In one of our sessions this past week at First Call Theological Education, we spent some time looking at Portico’s wholeness wheel; something that is engrained in us by our benefits provider during Seminary. It includes aspects like social, financial, spiritual, emotional, intellectual, and physical well-being. And, in our discussion about which areas feel stronger for us right now and which has room for improvement, there was an acknowledgment that when the financial health category goes up, the other aspects also are more easily able to increase. I’m not saying that this involves becoming as rich as possible, because time after time studies have shown that the people with the most money usually aren’t the happiest, but it does make our stress level go down if we aren’t worrying about where the rent money is going to come from. We’re more easily able to buy fruits and vegetables when we have a sense of financial stability, or we might be able to access different means of exercise that cost money to utilize, such as gyms or sports teams. The likelihood of our social well-being improving increases with financial stability too because we don’t have to avoid activities with our friends because we cannot afford them. There are so many different aspects of our lives that are tied up in our financial status and how that allows or doesn’t allow us to operate in the world.
So, today, in our Gospel reading, it really hurts to hear that the rich will get richer and the poor will lose everything that they have. This doesn’t feel like Gospel to me. What does this have to do with God’s will for the world and desiring us to live full, abundant lives? Because this doesn’t feel like that. At our retreat while we were studying this Gospel passage, one of my colleagues commented that there are times when we wonder if this is really God’s voice here. So, as I’ve thought about this in the context of our retreat this week, I’ve begun to hear how God’s voice might actually be at the center of this Gospel, not at the beginning or the end.
At least for me, I don’t hear God as the rich landowner who gives the three people money and expects them to increase his riches. Although, I suppose an argument could be made in that regard if we were to approach this from a stewardship lens and how do we multiple what God has already given us, but that will have to be a sermon for a different year. Because today, I’m hearing the prophetic voice of God in the third person who speaks. As we’ve studied the writings of the prophets, we have heard over and over again that God is on the side of the poor and the oppressed. And, through Christ’s crucifixion and resurrection, we come to understand the ways that the systems of oppression do not like to be disrupted. Just as Christ was sent to the cross because his teachings were too much of a threat for the people in power, so too is this third person cast out because he did not contribute to the landowners accumulation of wealth without doing any of the labor himself. I think about the irony of the landowner calling this third person a “worthless, lazy lout” (Matthew 25: 26) for calling out the fact that this owner is reaping where the owner didn’t sow. In calling out the exploitations of this rich man, the one who has stood up to him has been dismissed as lazy. It wasn’t even as if he went and squandered the money that had been given to him, he just didn’t grow it the way the owner had hoped, despite the fact that the owner also didn’t say that he was expecting this doubled growth of his wealth upon his return. It wasn’t even like it was a vineyard in which the labors worked and received a wage. Surely, this owner did not want to be called out for his use of the people for his own benefit. So this third person is cast aside, much as the prophets of long ago were when they tried to share about God’s vision for the world.

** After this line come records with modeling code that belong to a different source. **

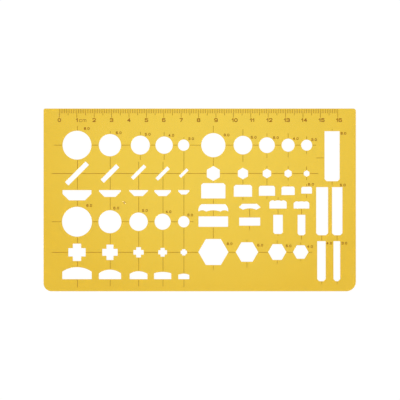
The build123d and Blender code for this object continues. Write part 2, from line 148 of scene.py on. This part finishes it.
# 1 on the rough spot that the mould's gate left, 0 outside its ragged rim
def gateMask(material, finish):
    radius = finish["gateRadius"]
    away = vectorMeasure(material, "LENGTH", planeCoordinates(material, finish["gatePlace"]))
    rags = mathNode(material, "MULTIPLY", noise(material, *finish["gateRags"]),
                    radius * finish["gateRagShare"])
    share = mathNode(material, "DIVIDE", mathNode(material, "ADD", away, rags), radius)
    return ramp(material, share, finish["gateRim"])


# 1 on the hair lines where stretched noise crosses its middle value, 0 elsewhere
def scratchLines(material, finish, scale, turn, thinness):
    field = noise(material, scale, *finish["scratchDetail"], turn, finish["scratchStretch"])
    off = mathNode(material, "ABSOLUTE", mathNode(material, "SUBTRACT", field, noiseMiddle))
    line = ramp(material, off, (0.0, thinness), 1.0, 0.0)
    patches = noise(material, *finish["scratchPatches"], turn + finish["scratchPatchTurn"])
    patches = ramp(material, patches, finish["scratchPatchRange"])
    return mathNode(material, "MULTIPLY", line, patches)


# Tinted refraction with the dye's absorption inside, smudged and finely scratched by use
def makeSheetMaterial():
    finish = sheetFinish
    material = newMaterial("amberPlastic")
    gate = gateMask(material, finish)
    tint = mixColours(material, dyeDepth(material, finish), finish["paleTint"], finish["deepTint"])
    tint = mixColours(material, gate, tint, finish["gateTint"])
    firstSet, secondSet = (scratchLines(material, finish, *values) for values in finish["scratchSets"])
    scratches = mathNode(material, "MAXIMUM", firstSet, secondSet)
    roughness = ramp(material, noise(material, *finish["smudges"]), finish["smudgeRange"],
                     finish["gloss"], finish["smudge"])
    for mask, value in ((scratches, finish["scratch"]), (gate, finish["gateRoughness"])):
        roughness = mathNode(material, "MAXIMUM", roughness, mathNode(material, "MULTIPLY", mask, value))
    normal = bump(material, noise(material, *finish["waves"]), finish["waveDepth"], finish["waveStrength"])
    normal = bump(material, scratches, -finish["scratchDepth"], finish["scratchStrength"], normal)
    surface = addNode(material, "ShaderNodeBsdfPrincipled", {
        "Base Color": tint, "Roughness": roughness, "IOR": finish["ior"],
        "Transmission Weight": 1.0, "Normal": normal})
    inside = addNode(material, "ShaderNodeVolumeAbsorption",
                     {"Color": finish["letThrough"], "Density": finish["density"]})
    addNode(material, "ShaderNodeOutputMaterial",
            {"Surface": surface.outputs[0], "Volume": inside.outputs[0]})
    return material


# Print: thin dark brown ink, a little uneven and worn

inkFinish = {
    "colour": (0.2, 0.045, 0.0, 1),
    "wornColour": (0.31, 0.11, 0.0, 1),
    "patches": (420.0, 3.0, 0.6),
    "patchRange": (0.48, 0.75),  # of the noise, from fresh to worn
    "roughness": 0.6,
    "shine": 0.08,
    "grain": (6000.0, 2.0),
    "grainDepth": 0.000004,
    "grainStrength": 0.4,
}


# Matt ink whose coat is thinner in small patches
def makeInkMaterial():
    finish = inkFinish
    material = newMaterial("printInk")
    worn = ramp(material, noise(material, *finish["patches"]), finish["patchRange"])
    colour = mixColours(material, worn, finish["colour"], finish["wornColour"])
    grain = bump(material, noise(material, *finish["grain"]), finish["grainDepth"], finish["grainStrength"])
    surface = addNode(material, "ShaderNodeBsdfPrincipled", {
        "Base Color": colour, "Roughness": finish["roughness"],
        "Specular IOR Level": finish["shine"], "Normal": grain})
    addNode(material, "ShaderNodeOutputMaterial", {"Surface": surface.outputs[0]})
    return material


finishes = {"template_sheet": makeSheetMaterial()}
ink = makeInkMaterial()
for name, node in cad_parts.items():
    material = finishes.get(name, ink)
    if not node.material_slots:
        node.data.materials.append(material)
    for slot in node.material_slots:
        slot.material = material
print("materials set")


# Floor

floorSettings = {
    "drop": 0.0002,  # below the sheet's underside
    "half": 3.0,  # of a side
    "colour": (0.9, 0.9, 0.9, 1),  # where it takes the lamps' light
    "white": (1, 1, 1, 1),
    "whiteShare": 0.9,  # of what is seen of it that doesn't depend on the lamps
}


# Nearly even white for the camera, in reflections and through the clear sheet. For all other light it
# is matt paper.
def makeFloor():
    half, drop = floorSettings["half"], floorSettings["drop"]
    mesh = bpy.data.meshes.new("floor")
    corners = [(-half, -half, -drop), (half, -half, -drop), (half, half, -drop), (-half, half, -drop)]
    mesh.from_pydata(corners, [], [(0, 1, 2, 3)])
    floor = bpy.data.objects.new("floor", mesh)
    bpy.context.scene.collection.objects.link(floor)
    material = newMaterial("paperFloor")
    path = addNode(material, "ShaderNodeLightPath").outputs
    seen = mathNode(material, "ADD", path["Is Camera Ray"], path["Is Glossy Ray"])
    seen = mathNode(material, "ADD", seen, path["Is Transmission Ray"], clamp=True)
    share = mathNode(material, "MULTIPLY", seen, floorSettings["whiteShare"])
    lit = addNode(material, "ShaderNodeBsdfDiffuse", {"Color": floorSettings["colour"]})
    white = addNode(material, "ShaderNodeEmission", {"Color": floorSettings["white"], "Strength": 1.0})
    mix = addNode(material, "ShaderNodeMixShader", {0: share, 1: lit.outputs[0], 2: white.outputs[0]})
    addNode(material, "ShaderNodeOutputMaterial", {"Surface": mix.outputs[0]})
    mesh.materials.append(material)


# Light

lightSettings = {
    "lamps": {  # name: place, size and power
        "key": ((-0.36, 0.33, 1.2), 0.5, 9.0),
        "fill": ((0.4, -0.28, 1.2), 0.5, 5.0),
    },
    "worldColour": (1, 1, 1, 1),
    "worldSeen": 1.0,  # strength for the camera and through the clear sheet
    "worldStrength": 0.65,  # strength for all other light
    "bounces": 32,  # light crosses the sheet many times before it leaves by an edge
}


def makeLights():
    scene = bpy.context.scene
    for name, (place, size, power) in lightSettings["lamps"].items():
        light = bpy.data.lights.new(name, "AREA")
        light.shape, light.size, light.energy = "DISK", size, power
        lamp = bpy.data.objects.new(name, light)
        lamp.location = place
        lamp.rotation_euler = (-Vector(place)).to_track_quat("-Z", "Y").to_euler()
        scene.collection.objects.link(lamp)
    world = bpy.data.worlds.new("studio")
    world.use_nodes = True
    world.node_tree.nodes.clear()
    path = addNode(world, "ShaderNodeLightPath").outputs
    seen = mathNode(world, "ADD", path["Is Camera Ray"], path["Is Transmission Ray"], clamp=True)
    strength = mixNumbers(world, seen, lightSettings["worldStrength"], lightSettings["worldSeen"])
    background = addNode(world, "ShaderNodeBackground",
                         {"Color": lightSettings["worldColour"], "Strength": strength})
    addNode(world, "ShaderNodeOutputWorld", {"Surface": background.outputs[0]})
    scene.world = world
    for kind in ("max", "glossy", "transmission"):
        setattr(scene.cycles, kind + "_bounces", lightSettings["bounces"])


# Camera, straight above the sheet

cameraView = {
    "pictureWidth": 0.23006,  # across the picture, at the sheet
    "centre": (0.00017, -0.00007),
    "distance": 1.6,
    "clip": (0.01, 20.0),
    "sensor": 36.0,  # millimetres
}


def makeCamera():
    data = bpy.data.cameras.new("camera")
    data.sensor_width = cameraView["sensor"]
    data.lens = cameraView["sensor"] * cameraView["distance"] / cameraView["pictureWidth"]
    data.clip_start, data.clip_end = cameraView["clip"]
    camera = bpy.data.objects.new("camera", data)
    camera.location = (*cameraView["centre"], cameraView["distance"])
    bpy.context.scene.collection.objects.link(camera)
    bpy.context.scene.camera = camera


makeFloor()
makeLights()
makeCamera()
bpy.context.scene.view_settings.view_transform = "Standard"
print("stage, light and camera set")
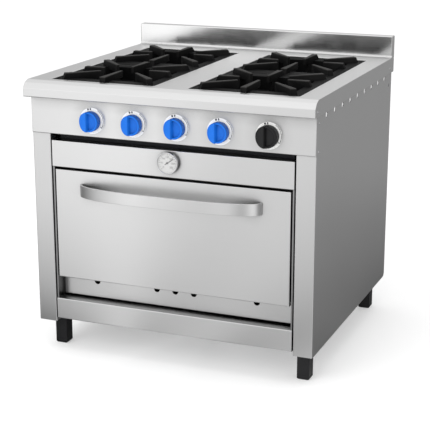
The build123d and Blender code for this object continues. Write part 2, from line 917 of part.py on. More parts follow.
def make_inlet():
    """Threaded gas inlet at the back, drawn at its outside thread size."""
    collar = rod_y(feed_x, back_y, back_y + inlet_collar_length, feed_z, inlet_collar_radius)
    return collar + rod_y(feed_x, back_y, back_y + inlet_length, feed_z, inlet_radius)


# Burners and grates


def burner_places():
    return [(side * window_x, y) for side in (-1, 1) for y in burner_y]


def make_burners():
    """Cast burner heads, each on a neck with a mixing tube that runs to the front."""
    z1 = head_top - cap_height
    z0 = z1 - head_height
    burners = []
    for x, y in burner_places():
        shift = -mix_offset if y == burner_y[0] else mix_offset
        head = rod_z(x, y, z0, z1, head_radius)
        neck = rod_z(x + shift, y, mix_z, z0, mix_radius)
        elbow = Pos(x + shift, y, mix_z) * Sphere(mix_radius)
        tube = rod_y(x + shift, mix_mouth_y, y, mix_z, mix_radius)
        mouth = rod_y(x + shift, mix_mouth_y - cut_past, mix_mouth_y + 2 * mix_radius, mix_z,
                      supply_hole_radius)
        burners.append(head + neck + elbow + tube - mouth)
    return Compound(burners)


def make_caps():
    """Loose flame caps on the burner heads."""
    z0 = head_top - cap_height
    caps = []
    for x, y in burner_places():
        cap = rod_z(x, y, z0, head_top, cap_radius)
        caps.append(chamfer(cap.faces().sort_by(Axis.Z)[-1].edges(), cap_height / 2))
    return Compound(caps)


def make_burner_bars():
    """Two bars from side to side that carry the burners."""
    half = body_half - sheet
    z1 = mix_z - mix_radius
    bars = [block(-half, half, y - bar_width / 2, y + bar_width / 2, z1 - bar_height, z1)
            for y in burner_y]
    return Compound(bars)


def make_fin(inner, outer, z0, angle, step=0.0, slope=fin_end_slope):
    """One upright fin along a ray from the middle of the grate, wider at its outer end."""
    if step:
        points = [(inner, fin_top), (inner, fin_top - long_fin_nose), (step, fin_top - long_fin_nose),
                  (step, z0)]
    else:
        points = [(inner, fin_top), (inner, z0)]
    points += [(pit_half_y, z0), (pit_half_y, ledge_z), (outer, ledge_z), (outer, grate_top),
               (outer - slope, fin_top)]
    profile = Plane.XZ * Polygon(*points, align=None)
    plan = Polygon((inner, -fin_tip / 2), (outer, -fin_root / 2), (outer, fin_root / 2),
                   (inner, fin_tip / 2), align=None)
    taper = Pos(0, 0, z0) * extrude(plan, amount=fin_top - z0)
    return Rot(0, 0, angle) * (extrude(profile, amount=fin_root / 2, both=True) & taper)


def make_grate(x, y):
    """Cast grate: a square plate round a bowl, with eight fins that carry the pan."""
    bowl_z = grate_top - skirt_drop
    plate = block(-grate_half, grate_half, -fin_center_back, grate_depth - fin_center_back, ledge_z,
                  grate_top)
    slot = block(slot_x - slot_length / 2, slot_x + slot_length / 2, slot_y - slot_width / 2,
                 slot_y + slot_width / 2, ledge_z - cut_past, grate_top + cut_past)
    outline = RectangleRounded(2 * (pit_half_x + skirt), 2 * (pit_half_y + skirt), pit_corner + skirt)
    cut = RectangleRounded(2 * pit_half_x, 2 * pit_half_y, pit_corner)
    bowl = Pos(0, 0, bowl_z) * extrude(outline, amount=skirt_drop)
    pit = Pos(0, 0, bowl_z + bowl_floor) * extrude(cut, amount=skirt_drop)
    grate = plate - slot + bowl - pit
    grate = grate - rod_z(0, 0, bowl_z - cut_past, bowl_z + bowl_floor + cut_past,
                          bowl_hole)
    fin_z = bowl_z + bowl_floor - cut_past
    for angle in (45, 135, 225, 315):
        grate = grate + make_fin(diagonal_inner, diagonal_outer, fin_z, angle)
    for angle in (0, 180):
        grate = grate + make_fin(side_fin_inner, side_fin_outer, fin_z, angle)
    grate = grate + make_fin(long_fin_inner, front_fin_outer, fin_z, 270, long_fin_step,
                             front_fin_slope)
    grate = grate + make_fin(long_fin_inner, rear_fin_outer, fin_z, 90, long_fin_step,
                             rear_fin_slope)
    return Pos(x, y, 0) * grate


def all_pieces():
    """Every piece of the range, by its node's name."""
    pieces = {
        "cooktop": make_cooktop(),
        "backsplash": make_backsplash(),
        "control_panel": make_control_panel(),
        "dial_plates": make_dials(),
        "panel_screws": make_screws(),
        "oven_header": make_header(),
        "column_right": make_column(),
        "column_left": other_side(make_column()),
        "side_panel_right": make_side_panel(),
        "side_panel_left": other_side(make_side_panel()),
        "back_panel": make_back_panel(),
        "bottom_rail": make_rail(),
        "kick_panel": make_kick_panel(),
        "base_pan": make_base_pan(),
        "legs": make_legs(),
        "oven_frame": make_frame(),
        "oven_seal": make_seal(),
        "oven_wrap": make_wrap(),
        "oven_back": make_oven_back(),
        "oven_floor": make_oven_floor(),
        "oven_insulation": make_insulation(),
        "rack_guides": make_guides(),
        "oven_rack": make_rack(),
        "oven_burner": make_oven_burner(),
        "tray_shelf": make_tray_shelf(),
        "drip_tray": make_tray(),
        "door_skin": make_door_skin(),
        "door_liner": make_door_liner(),
        "door_insulation": make_door_blanket(),
        "door_handle": make_handle(),
        "hinge_pins": make_hinge_pins(),
        "thermometer_case": make_gauge_case(),
        "thermometer_dial": make_gauge_dial(),
        "thermometer_lens": make_gauge_lens(),
        "thermometer_needle": make_needle(),
        "gas_valves": make_valves(),
        "gas_tubes": make_tubes(),
        "gas_manifold": make_manifold(),
        "gas_inlet": make_inlet(),
        "burners": make_burners(),
        "burner_caps": make_caps(),
        "burner_bars": make_burner_bars(),
    }
    for i, x in enumerate(knob_xs):
        oven = i >= burner_knobs
        name = "oven" if oven else str(i + 1)
        pieces["stem_" + name] = make_stem(x)
        pieces["knob_" + name] = make_knob(x, oven_knob_radius if oven else knob_radius)
    for (x, y), name in zip(leg_places(), ("front_left", "front_right", "rear_left", "rear_right")):
        pieces["foot_" + name] = make_foot(x, y)
    for (x, y), name in zip(burner_places(), ("front_left", "rear_left", "front_right", "rear_right")):
        pieces["grate_" + name] = make_grate(x, y)
    return pieces


os.makedirs("parts", exist_ok=True)
for node, solid in all_pieces().items():
    export_step(solid, os.path.join("parts", node + ".step"))
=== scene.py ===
import math

import bmesh
import bpy
from bpy.props import FloatProperty, FloatVectorProperty, IntProperty
from bpy.types import Operator, Panel, PropertyGroup
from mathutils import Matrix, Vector


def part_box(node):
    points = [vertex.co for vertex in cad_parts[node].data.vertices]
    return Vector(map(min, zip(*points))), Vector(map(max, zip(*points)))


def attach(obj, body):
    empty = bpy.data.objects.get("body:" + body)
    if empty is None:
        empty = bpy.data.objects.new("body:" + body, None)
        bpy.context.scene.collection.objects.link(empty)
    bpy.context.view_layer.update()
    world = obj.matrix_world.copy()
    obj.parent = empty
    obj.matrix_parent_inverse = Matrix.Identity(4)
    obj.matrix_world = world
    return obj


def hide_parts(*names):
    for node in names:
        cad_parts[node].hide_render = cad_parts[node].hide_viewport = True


bl_info = {
    "name": "Gas range",
    "version": (1, 0, 0),
    "blender": (4, 5, 0),
    "location": "View3D > Sidebar > Gas range",
    "description": "Dresses the packed gas range: sheet metal, castings, knobs, dials and stage",
    "category": "Object",
}

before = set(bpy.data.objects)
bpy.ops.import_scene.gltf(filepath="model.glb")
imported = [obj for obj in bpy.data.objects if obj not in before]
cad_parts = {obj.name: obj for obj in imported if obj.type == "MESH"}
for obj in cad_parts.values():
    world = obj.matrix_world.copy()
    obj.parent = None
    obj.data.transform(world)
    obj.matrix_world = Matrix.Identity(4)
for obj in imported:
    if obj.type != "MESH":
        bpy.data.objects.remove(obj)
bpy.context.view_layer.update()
MM = 0.001
SIDES = ("right", "left")
CORNERS = ("front_left", "front_right", "rear_left", "rear_right")
KNOBS = ("1", "2", "3", "4", "oven")

# Sizes that the frame doesn't give, in millimetres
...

So much of this is still relevant today, as we wrestle with what it means to be a part of a community and to be God’s created people. Because we hear over and over again that God desires life for us, not things that are life-draining, and most people would admit that going to work day in and day out to only pay the bills, go to sleep, and do it all again the next day is incredibly life-draining. And, what does it mean for us when money becomes our idol, the thing that defines us and in which we put all of our trust. Again, this is complicated by the fact that as humans living in this society, our systems operate on money. Whether that is for food, shelter, water, or any other aspect of daily living that we might need. We cannot completely separate ourselves from money, nor is it easy to separate us from the thinking that if I just had a few thousand more dollars life would be so much easier because for a lot of people that amount of money would make an incredible difference. Despite what the Gospel tells us today, and what our world tells us, God’s kindom is centered on our life being created and sustained by God, and breaking down the systems that exploit or get in the way of that reality. Because, the reality is that so many forces are working against that, yet, how do we return to God, especially in those times where the financial burden of being a human might simply be too much to bear, or we need a reminder that our world doesn’t always function the way God hopes.
So, I hear God’s prophetic voice in the calling out of the exploitation. In the call back to abundant life in which we work to make sure the whole community not just survives, but also thrives. Because how much of a difference would it have made if the landowner entrusted these people to go out into the community to use the money to support the needs of the people around them, instead of just focusing on increasing his own wealth. God’s vision for the world doesn’t include the rich getting richer and the poor getting poorer; that is our vision for the world, where no matter what we are improving, even if it means that others are being left behind. Today’s Gospel supports our society’s intense focus on wealth and financial status, but what is it costing us if we only hear the Gospel in this way, and where does God’s voice get lost in our own desires for our life. What would happen if we could slowly begin untangling our idolization of money to make more space for God’s presence in the midst of our lives? Because it might just make us richer in the long run, and I’m not talking about money here.